Even if the U.S. government decides to proceed regardless of the harmful impact on African states, it is not clear that doing so would be effective. On the political front, the State Department and the CIA have sought to pressure countries like Libya and Sudan to expel Wagner. In January, Secretary of State Antony Blinken and CIA Director William Burns both visited Egypt, where they tried to leverage their influence in order to get Cairo to advance the U.S. anti-Wagner agenda, albeit with no immediate effect. Meanwhile, the ratcheting up of Cold War rhetoric may force sanctioned governments to stick together. The failure to relaunch the 2015 Iran nuclear deal and the U.S.’s continued sanctioning of Iran has resulted in Moscow and Tehran growing closer together. Moscow-Beijing cooperation has also strengthened in light of worsening China-U.S. relations. The difficulty in reversing sanctions and FTO-related policies may in fact reaffirm the Russian government’s ties with African governments.
The rise of military governments in the Sahel region coupled with the continued threat of terrorism and insecurity also provides for a different calculus than the one desired by the U.S. While FTO designations focus on economic tools of coercion, the pro-Russia governments remain primarily concerned with security. As long as the U.S. relies on negative incentives instead of positive ones, it will be hard pressed to find any more success than did its French predecessors.

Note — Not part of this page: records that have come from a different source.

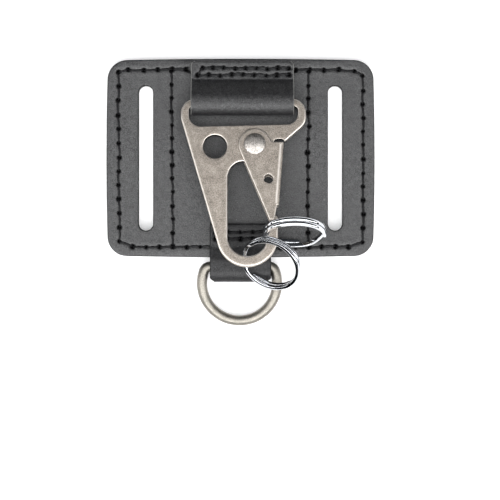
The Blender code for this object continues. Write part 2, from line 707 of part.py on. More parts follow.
def split_ring_mesh(name, radius, end, first_coil):
    """A split ring about Z: one flat wire wound nearly twice from its end's angle, its ends tapered.

    first_coil is 1 where the wire starts on the upper coil and -1 where it starts on the lower one.
    """
    half_t = RING_WIRE_THICKNESS / 2
    half_w = RING_WIRE_WIDTH / 2
    low = 1 - RING_WIRE_CORNER
    section = [(1, low), (low, 1), (-low, 1), (-1, low), (-1, -low), (-low, -1), (low, -1), (1, -low)]
    steps = RING_TURN_DEGREES // RING_STEP_DEGREES
    vertices = []
    for k in range(steps + 1):
        travel = RING_TURN_DEGREES * k / steps
        angle = math.radians(end - travel)
        to_end = min(travel, RING_TURN_DEGREES - travel) / RING_TAPER_DEGREES
        size = RING_TAPER + (1 - RING_TAPER) * min(1.0, to_end)
        z = first_coil * ring_wire_z(travel)
        for across, up in section:
            r = radius + across * half_t * size
            vertices.append((r * math.cos(angle), r * math.sin(angle), z + up * half_w * size))
    gap = least_gap(vertices, len(section), 180 // RING_STEP_DEGREES)
    print(f"{name}: least gap between its coils {1000 * gap:.2f} mm")
    return mesh_from(vertices, tube_faces(steps + 1, len(section), False))


def ring_matrix(x, y, z, tilt, azimuth):
    """A ring's frame: its +X side is lifted by tilt and turned to azimuth, both in radians."""
    turn = Matrix.Rotation(azimuth, 4, "Z") @ Matrix.Rotation(-tilt, 4, "Y")
    return Matrix.Translation((x, y, z)) @ turn


def ring_half_rise(tilt):
    """Half the height that a tilted ring's wire adds to its centre line's."""
    return abs(RING_HALF_HEIGHT * math.cos(tilt)) + abs(RING_WIRE_THICKNESS / 2 * math.sin(tilt))


def lower_ring_matrix():
    """The lower ring in the hook's frame: it passes just under the bend's inner edge."""
    tilt = math.radians(LOWER_RING_TILT)
    azimuth = math.radians(LOWER_RING_AZIMUTH)
    under = Vector((BEND_X, -HOOK_LENGTH + BEND_OUTER_RADIUS - BEND_INNER_RADIUS))
    uphill = Vector((math.cos(azimuth), math.sin(azimuth)))
    rise = (under - Vector((LOWER_RING_X, -LOWER_RING_DROP))).dot(uphill) * math.tan(tilt)
    height = -HOOK_THICKNESS / 2 - MESH_GAP - ring_half_rise(tilt) - rise
    return ring_matrix(LOWER_RING_X, -LOWER_RING_DROP, height, tilt, azimuth)


def ring_low_point(matrix, radius):
    """The lowest height of a ring's wire under a matrix."""
    up = matrix.to_3x3().row[2]
    slope = math.hypot(up[0], up[1])
    return matrix.translation.z - radius * slope - ring_half_rise(math.asin(min(1.0, slope)))


def hook_matrix():
    """The hook's frame: its bar in the strap, its bend lifted until the lower ring clears the tab."""
    bar = Matrix.Translation((0, BAR_Y, BAR_Z))
    ring = lower_ring_matrix()
    low, high = 0.0, math.radians(60)
    for _ in range(40):
        lift = (low + high) / 2
        matrix = bar @ Matrix.Rotation(-lift, 4, "X")
        if ring_low_point(matrix @ ring, LOWER_WIRE_RADIUS) < TAB_TOP_Z + MESH_GAP:
            low = lift
        else:
            high = lift
    return bar @ Matrix.Rotation(-high, 4, "X")


def opening_edge_x(drop):
    """X of the opening's right edge at a drop below the bar: down the nose, then round the bend."""
    below = max(0.0, drop - (HOOK_LENGTH - BEND_OUTER_RADIUS))
    return BEND_X + math.sqrt(BEND_INNER_RADIUS ** 2 - below ** 2)


def upper_ring_matrix(hook):
    """The upper ring in the hook's frame: round the nose, its lower side down on the panel."""
    tilt = math.radians(UPPER_RING_TILT)
    reach = UPPER_WIRE_RADIUS * math.sin(tilt) + ring_half_rise(tilt)
    inner_edge = opening_edge_x(UPPER_RING_DROP + RING_HALF_HEIGHT) - UPPER_RING_GAP
    centre_x = inner_edge - RING_WIRE_THICKNESS + UPPER_RING_RADIUS
    flat = hook @ Vector((centre_x, -UPPER_RING_DROP, 0))
    height = PANEL_TOP + MESH_GAP + reach
    world = ring_matrix(flat.x, flat.y, height, tilt, math.radians(UPPER_RING_AZIMUTH))
    return hook.inverted() @ world


def build_rings(finish, hook_pivot, hook):
    """Both split rings, each under an empty on the axis that it swings about."""
    lower = lower_ring_matrix()
    upper = upper_ring_matrix(hook)
    bend_y = -HOOK_LENGTH + BEND_OUTER_RADIUS
    lower_axis = Matrix.Translation((LOWER_RING_HINGE_X, bend_y, lower.translation.z))
    upper_axis = Matrix.Translation((UPPER_RING_HINGE_X, -UPPER_RING_DROP, 0))
    lower_coils = (LOWER_WIRE_RADIUS, LOWER_RING_END, LOWER_RING_FIRST_COIL)
    upper_coils = (UPPER_WIRE_RADIUS, UPPER_RING_END, UPPER_RING_FIRST_COIL)
    places = (("lower_split_ring", lower_coils, lower, lower_axis),
              ("upper_split_ring", upper_coils, upper, upper_axis))
    for name, coils, place, axis in places:
        pivot = add_pivot(f"{name}_pivot", axis, hook_pivot)
        ring = add_object(name, split_ring_mesh(name, *coils), finish, pivot, smooth=40)
        ring.matrix_basis = axis.inverted() @ place


def main():
    """Build the whole key holder."""
    for old in list(bpy.data.objects):
        bpy.data.objects.remove(old)
    leather = material("black_leather", (0.055, 0.055, 0.058), 0.62)
    dark_leather = material("dark_leather", (0.028, 0.028, 0.030), 0.58)
    thread = material("waxed_thread", (0.012, 0.012, 0.012), 0.5)
    silver = material("antique_silver", (0.50, 0.46, 0.42), 0.38, 1.0)
    steel = material("spring_steel", (0.45, 0.45, 0.46), 0.3, 1.0)
    chrome = material("polished_nickel", (0.72, 0.74, 0.77), 0.08, 1.0)

    front, back = build_panels(leather)
    strap = build_strap(leather)
    tab = build_tab(dark_leather)
    carriers = {"panel": (front, PANEL_TOP), "strap": (strap, STRAP_TOP),
                "tab": (tab, LEG_BOTTOM + TAB_THICKNESS)}
    build_seams(thread, carriers, back)

    hook = hook_matrix()
    hook_pivot = add_pivot("hook_pivot", hook)
    build_hook(silver, hook_pivot)
    gate_pivot = add_pivot("gate_pivot", Matrix.Translation((PIVOT_X, -PIVOT_DROP, 0)), hook_pivot)
    build_gate(silver, gate_pivot)
    build_rivet(silver, hook_pivot)
    build_spring(steel, hook_pivot)
    build_rings(chrome, hook_pivot, hook)

    d_matrix = Matrix.Translation((D_RING_X, D_BAR_Y, D_BAR_Z)) @ Matrix.Rotation(D_SLOPE, 4, "X")
    build_d_ring(silver, add_pivot("d_ring_pivot", d_matrix))


main()
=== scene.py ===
"""A belt-worn leather key holder lying on its back, seen from straight above.

The leather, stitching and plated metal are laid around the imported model. Shapes are written in
millimetres in the model's own frame and turned into metres when their meshes are made.
"""

import json
import math

import bpy
import numpy as np
from mathutils import Matrix, Vector, noise
from mathutils.geometry import delaunay_2d_cdt


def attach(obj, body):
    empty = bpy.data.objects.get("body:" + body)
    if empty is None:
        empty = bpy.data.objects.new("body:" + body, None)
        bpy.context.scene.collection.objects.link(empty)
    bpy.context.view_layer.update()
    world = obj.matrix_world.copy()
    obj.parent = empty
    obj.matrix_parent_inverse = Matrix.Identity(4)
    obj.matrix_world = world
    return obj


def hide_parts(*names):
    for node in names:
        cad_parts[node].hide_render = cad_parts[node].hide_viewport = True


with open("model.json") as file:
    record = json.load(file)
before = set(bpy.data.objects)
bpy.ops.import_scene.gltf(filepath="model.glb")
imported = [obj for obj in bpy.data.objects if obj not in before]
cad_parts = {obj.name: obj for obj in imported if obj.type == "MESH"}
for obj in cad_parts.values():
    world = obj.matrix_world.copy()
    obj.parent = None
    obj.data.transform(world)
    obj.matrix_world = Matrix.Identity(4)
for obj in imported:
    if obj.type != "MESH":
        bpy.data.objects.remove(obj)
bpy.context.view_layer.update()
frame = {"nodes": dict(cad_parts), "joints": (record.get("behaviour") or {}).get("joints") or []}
joints = {joint["name"]: joint for joint in frame["joints"]}

MM = 0.001

# Leather panel
PANEL_WIDTH = 81.3
PANEL_HEIGHT = 60.2
PANEL_CORNER = 5.6
PANEL_BOW = 0.5
BACK_BOTTOM = 0.16
BACK_TOP = 1.95
PANEL_TOP = 3.9
PANEL_ROUND = 0.38
BACK_ROUND = 0.4
LAYER_JOINT_ROUND = 0.12
FRONT_SPACING = 0.95
BACK_SPACING = 1.4
PANEL_KEEP_OUT = PANEL_ROUND + 0.25
SLOT_X = 28.7
SLOT_WIDTH = 4.4
SLOT_LENGTH = 44.0

# Stitching: threads, needle holes, the leather pressed in along them, the shade painted into them, and the
# lanes of dense points
STITCH_INSET = 0.3
STITCH_STEPS = 18
STITCH_SINK = 0.1
STITCH_SLANT = 0.22
STITCH_STRAY = 0.6
BACK_STITCH_Z = 0.35
THREAD_RADIUS = 0.28
THREAD_SIDES = 12
THREAD_PLIES = 3
THREAD_PLY_DEPTH = 0.13
THREAD_TWIST = 1.3
HOLE_RADIUS = 0.56
HOLE_DEPTH = 0.9
HOLE_STRAY = 0.45
PRESS_DEPTH = 0.16
PRESS_WIDTH = 0.38
SWELL_HEIGHT = 0.05
SWELL_AWAY = 1.25
SWELL_WIDTH = 0.55
WAVE_HEIGHT = 0.07
WAVE_SCALE = 0.09
# Painted shade along a stitch line, as a share of the black painted into a needle hole
LINE_PAINTED_SHADE = 0.45
LANES = (-1.6, -1.15, -0.85, -0.6, -0.4, -0.2, 0.0, 0.2, 0.4, 0.6, 0.85, 1.15, 1.6)
LANE_STEP = 0.24

# Hook strap and ring tab
BAND_ROUND = 0.35
STATION_STEP = 0.34
BAND_WAVE = 0.05
STRAP_CUTS = 88
STRAP_LEFT = -14.9
STRAP_RIGHT = 16.1
STRAP_HALF = 0.9
STRAP_LEG = 4.95
STRAP_UPPER_LEG = 6.75
STRAP_MIDDLE = 2.783
STRAP_END_Y = 29.1
STRAP_CORNER = 1.5
STRAP_CREST = 1.9
STRAP_CREST_DIP = 0.05
STRAP_CREST_ROUND = 4.0
STRAP_FOOT = 6.9
STRAP_FOOT_ROUND = 2.4
TAB_CUTS = 52
TAB_HALF_WIDTH = 9.25
TAB_HALF = 0.8
TAB_TAIL_HALF = 0.4
TAB_TOP_Y = -19.9
TAB_TOP_ROUND = 0.6
TAB_LEG = 4.9
TAB_RISE = 3.0
TAB_FILLET = 2.5
TAB_BORE = 1.85
TAB_MIDDLE = 2.55
TAB_FOLD_Y = -34.25
TAB_SQUASH = 0.94
TAB_CUT = 1.1
TAB_CUT_SLOPE = 1.5
TAB_TAIL_Z = 2.45
TAB_TAIL_END = -21.5

# Clearance between pieces that don't bear on each other
GAP = 0.3

# D-ring
D_BAR = Vector((-0.3, -32.9, 3.3))
D_ARC = 11.4
D_ARC_DROP = 5.1
D_WIRE = 1.55
D_CORNER = 2.8

# Snap hook, in its own plane with the bar at the origin
HOOK_HALF = 1.25
HOOK_BEVEL = 0.48
HOOK_LEFT = 17.9
HOOK_RIGHT = 19.7
HOOK_LENGTH = 49.8
HOOK_SPACING = 0.5
SIDE_WALL = 2.4
EYE = Vector((-7.6, -13.5))
EYE_RADIUS = 3.6
BAR_HALF = 1.2
SHOULDER_DROP = 4.8
BEND_X = 2.1
BEND_OUTER = 9.1
BEND_INNER = 5.9
EAR_RADIUS = 4.1
PIVOT = Vector((4.3, -13.0))
PIVOT_BORE = 1.65
HOLE_EDGE = 0.6
NOTCH_EDGE = 0.3
BAY_EDGE = 0.7

# Plating rubbed bright next to edges, and dark a little further in: (share, distance, width)
WEAR = (0.2, 0.0, 0.25)
PATINA = (0.35, 0.9, 0.7)

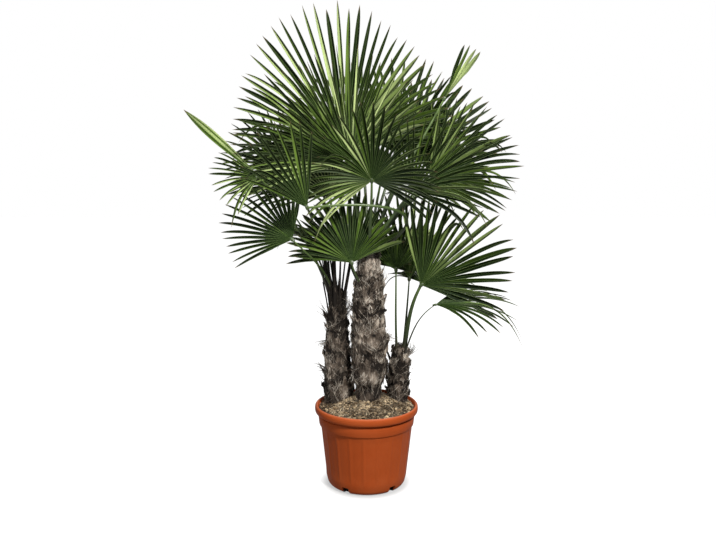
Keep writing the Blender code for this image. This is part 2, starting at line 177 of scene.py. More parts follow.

Deteriorating U.S.-Russia relations do not simply have bilateral effects or merely impact Europe. A decision to designate the Wagner Group as an FTO will spill over to the African continent, which has chosen to remain neutral or, at best, limit its criticism of Russia to votes at the U.N. If congressional momentum succeeds in pushing the Biden administration to take a tougher line on Wagner, then Africa may find itself in an even more difficult position as it seeks to balance its own concerns with the challenges of navigating through a new Cold War.